• **What is expected**
Reproduce all lines of the listing below in which the word "three" occurs.
────────
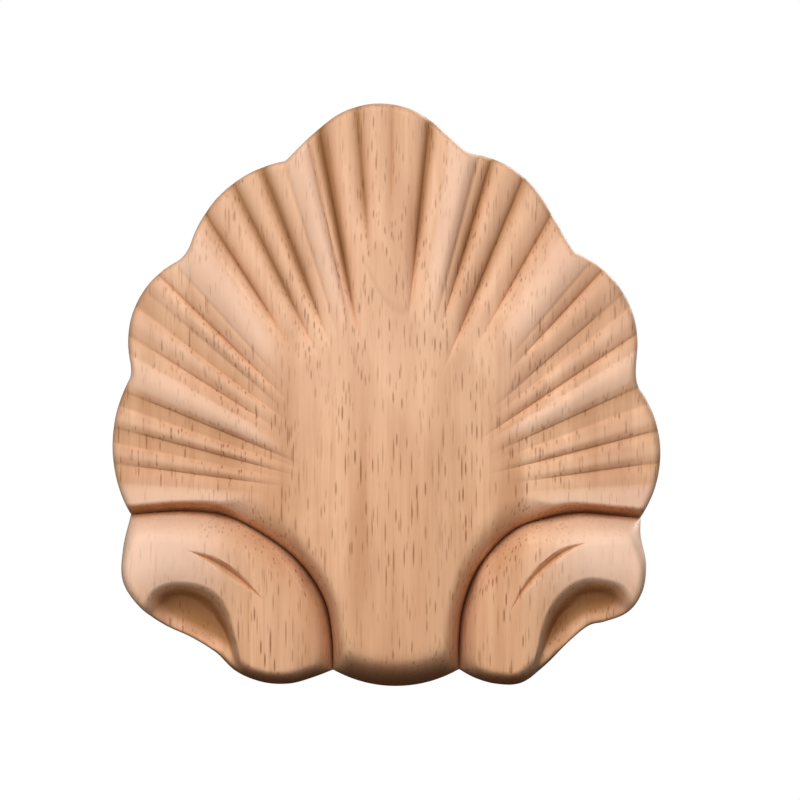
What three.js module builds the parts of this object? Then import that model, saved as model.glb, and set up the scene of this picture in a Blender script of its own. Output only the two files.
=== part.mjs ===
import * as THREE from 'three';
import { mergeVertices } from 'three/addons/utils/BufferGeometryUtils.js';

// Carved wooden shell applique, in millimetres: X to the right, Z up, the flat back on the
// plane y = 0 and the carving rising toward -Y. The origin is the middle of the back.

// Pole that all flutes of the fan run to
const FAN_X = 0.44;
const FAN_Z = -17.0;

// The seven lobes of the rim as arcs: direction of the centre in degrees from straight up,
// its distance from the pole, and the radius
const LOBES = [
  [-69.0, 24.28, 22.36],
  [-47.6, 38.14, 14.36],
  [-21.2, 38.61, 19.13],
  [-1.8, 50.66, 13.63],
  [16.0, 42.26, 15.52],
  [44.2, 35.43, 15.56],
  [74.1, 27.13, 17.86],
];
// Width of the rounded notch after each lobe but the last
const NOTCHES = [1.7, 2.5, 7.3, 5.4, 9.0, 3.7];

// Foot of the stem: an arc that shows between the scrolls
const FOOT_X = 1.4;
const FOOT_BOTTOM = -47.5;
const FOOT_RADIUS = 20.7;

// Flute lines around the pole: angle in degrees, depth as a share of the full depth, and
// how far out toward the rim the line starts. Ridges have a small share, valleys a large one.
const LINES = [
  [-90.5, 0.15, 0.4], [-86.5, 0.5, 0.4], [-82.6, 0.9, 0.37], [-80.4, 0.4, 0.37],
  [-78.3, 0.85, 0.35], [-75.4, 1.0, 0.33], [-73.3, 0.4, 0.33], [-70.8, 0.9, 0.31],
  [-67.9, 1.0, 0.31], [-63.8, 0.0, 0.35],
  [-60.6, 0.5, 0.4], [-57.8, 0.9, 0.4], [-54.7, 0.4, 0.39], [-52.6, 0.95, 0.39],
  [-49.5, 0.85, 0.41], [-47.5, 0.45, 0.42], [-45.8, 1.0, 0.42], [-42.5, 0.45, 0.43],
  [-39.0, 0.0, 0.45],
  [-35.4, 0.35, 0.47], [-32.9, 1.0, 0.47], [-29.6, 0.5, 0.45], [-26.4, 1.0, 0.42],
  [-23.7, 0.55, 0.42], [-21.1, 1.0, 0.41], [-17.6, 0.4, 0.41], [-14.6, 0.0, 0.41],
  [-12.6, 0.5, 0.39], [-10.8, 1.0, 0.37], [-7.6, 0.4, 0.43], [-4.8, 0.8, 0.5],
  [-2.1, 0.4, 0.53], [0.4, 0.65, 0.55], [3.2, 0.35, 0.5], [6.0, 1.0, 0.43],
  [9.0, 0.4, 0.43], [12.4, 0.0, 0.43],
  [14.6, 0.5, 0.43], [16.7, 1.0, 0.43], [19.4, 0.45, 0.41], [22.6, 1.0, 0.39],
  [26.2, 0.5, 0.45], [29.6, 0.95, 0.48], [33.0, 0.35, 0.48], [37.0, 0.0, 0.49],
  [40.3, 0.5, 0.49], [42.9, 1.0, 0.49], [45.0, 0.45, 0.45], [48.6, 0.95, 0.41],
  [51.3, 0.8, 0.4], [53.2, 0.4, 0.37], [56.2, 0.95, 0.35], [58.8, 0.45, 0.35],
  [61.2, 0.0, 0.35],
  [65.7, 1.0, 0.35], [69.6, 0.85, 0.35], [73.2, 0.4, 0.35], [75.6, 1.0, 0.35],
  [79.8, 0.4, 0.39], [82.2, 0.95, 0.41], [86.5, 0.5, 0.41], [90.8, 0.15, 0.41],
];
// Full depth of the flutes by angle
const FLUTE_DEPTH = [
  [-90, 1.3], [-66, 1.4], [-62, 1.7], [-40, 2.1], [-36, 3.4], [12, 3.2], [32, 3.4], [40, 2.1],
  [60, 1.6], [66, 1.3],
];
// Sharpness of the valleys between the round beads: 0 is a soft wave, 1 a quarter circle
const FLUTE_SHARPNESS = 0.3;
const FLUTE_RUN_IN = 0.3;
const FLUTE_FADE_AT_RIM = 0.35;

// Heights above the back, at the pole and at the foot of the dome around it
const HUB_HEIGHT = 15.2;
const HUB_FALL_POWER = 1.7;
// Distance from the pole and height of the foot of the dome, by angle from straight up
const DOME_REACH = [[0, 65], [35, 54], [60, 47], [95, 43], [140, 32], [180, 30.5]];
const DOME_EDGE = [[0, 8.6], [45, 8.0], [93, 8.2], [112, 10.5], [145, 13.2], [180, 13.6]];
// The smooth column that runs down the middle
const COLUMN_RISE = 1.2;
const COLUMN_X = -2.3;
const COLUMN_HALF_WIDTH = 17.0;
const COLUMN_TOP = 12.0;
const COLUMN_FADE = 22.0;

// Edge roundings: width of the rounding, and what is left of the height at the edge
const RIM_ROUND = 1.3;
const RIM_DROP = 1.5;
const FOOT_ROUND = 5.6;
const FOOT_EDGE_HEIGHT = 2.6;
// By distance from the middle of the shell: the width of the wall above a crease, and the
// height of the crease above the back. The wall is a soft bevel under the fan, and a
// round beside the stem.
const CREASE_ROUND = [[9, 2.6], [12.5, 3.2], [18, 5.0], [21, 4.8], [28, 2.2], [34, 1.8]];
const CREASE_HEIGHT = [[9, 4.0], [12, 4.8], [17, 7.3], [21, 7.1], [29, 5.4], [36, 5.0]];
const BEVEL_FROM = 30;
const ROUND_FROM = 20;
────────
• **Final answer**
What three.js module builds the parts of this object? Then import that model, saved as model.glb, and set up the scene of this picture in a Blender script of its own. Output only the two files.
import * as THREE from 'three';
import { mergeVertices } from 'three/addons/utils/BufferGeometryUtils.js';